1. Introduction

One of the finer points of the functional programming community has been its propensity for recognizing abstract patterns in code that have well-defined, lawful representations in mathematics. These abstractions are frequently described in terms of algebraic structures and algebraic laws.

In this tutorial, we’ll define these terms in the context of functional programming. Next, we’ll proceed to build our intuition for algebraic structures — in particular, monoids and semigroups. However, it’s worthwhile to start with a concise definition in plain English for monoids first.

A monoid is a function that takes two arguments and follows two laws: associativity and identity.

2. Algebraic Structure

An algebraic structure refers to some operations and the set they operate over. In functional languages such as Scala, the sets are the data types, whereas the operations are the type classes. Monoids and semigroups are two examples of such algebraic structures.

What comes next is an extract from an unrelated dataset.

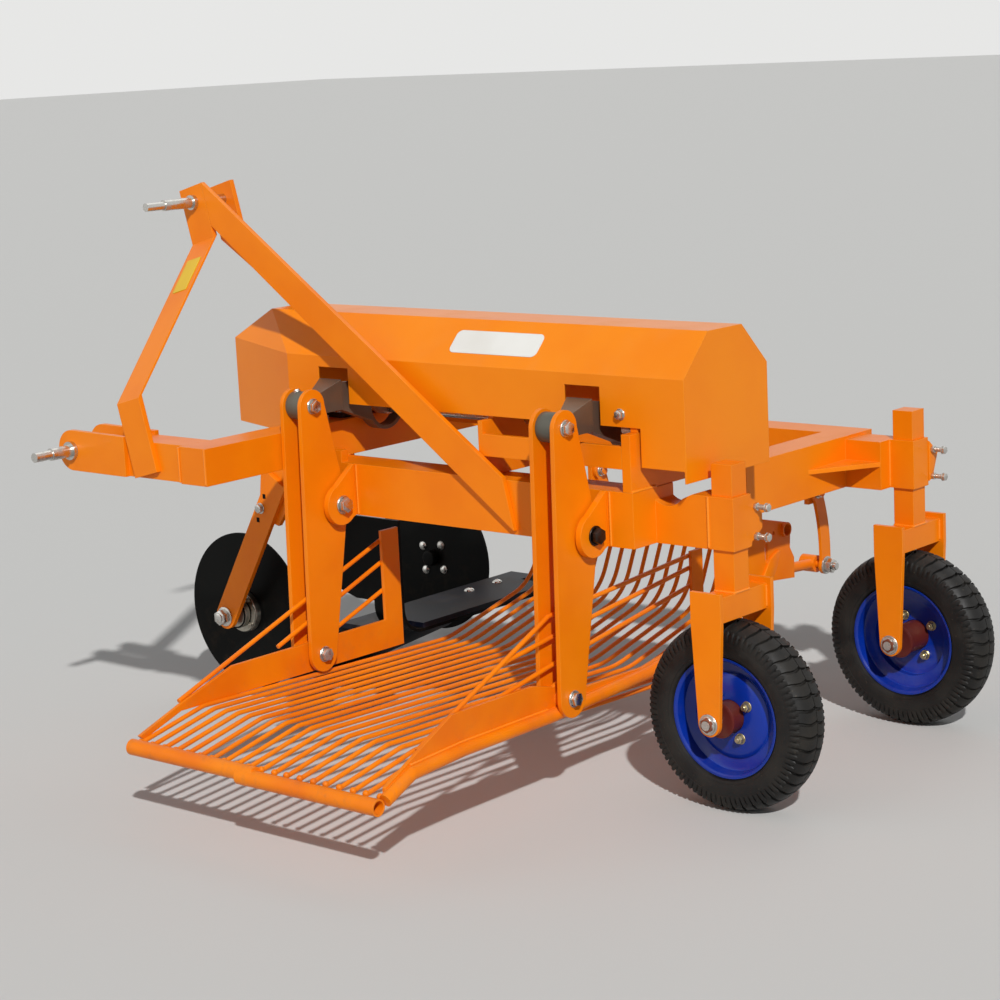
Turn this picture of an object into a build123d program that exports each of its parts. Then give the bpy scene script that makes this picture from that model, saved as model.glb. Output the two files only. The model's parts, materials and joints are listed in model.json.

The general notion here is to separate behavior from the data. The algebraic structure provides the context for describing the desired behavior through operations applied to the data.

Before analyzing the algebraic structures monoids and semigroups, it’s worthwhile to do a quick review of types and type classes.

2.1. Types

Types are collections of values. Int, Double, and String are examples of types. Types are static and resolve at compile time in Scala. A type system defines the associations between different parts of a program and checks that all the parts fit together in a logically consistent and provably correct way.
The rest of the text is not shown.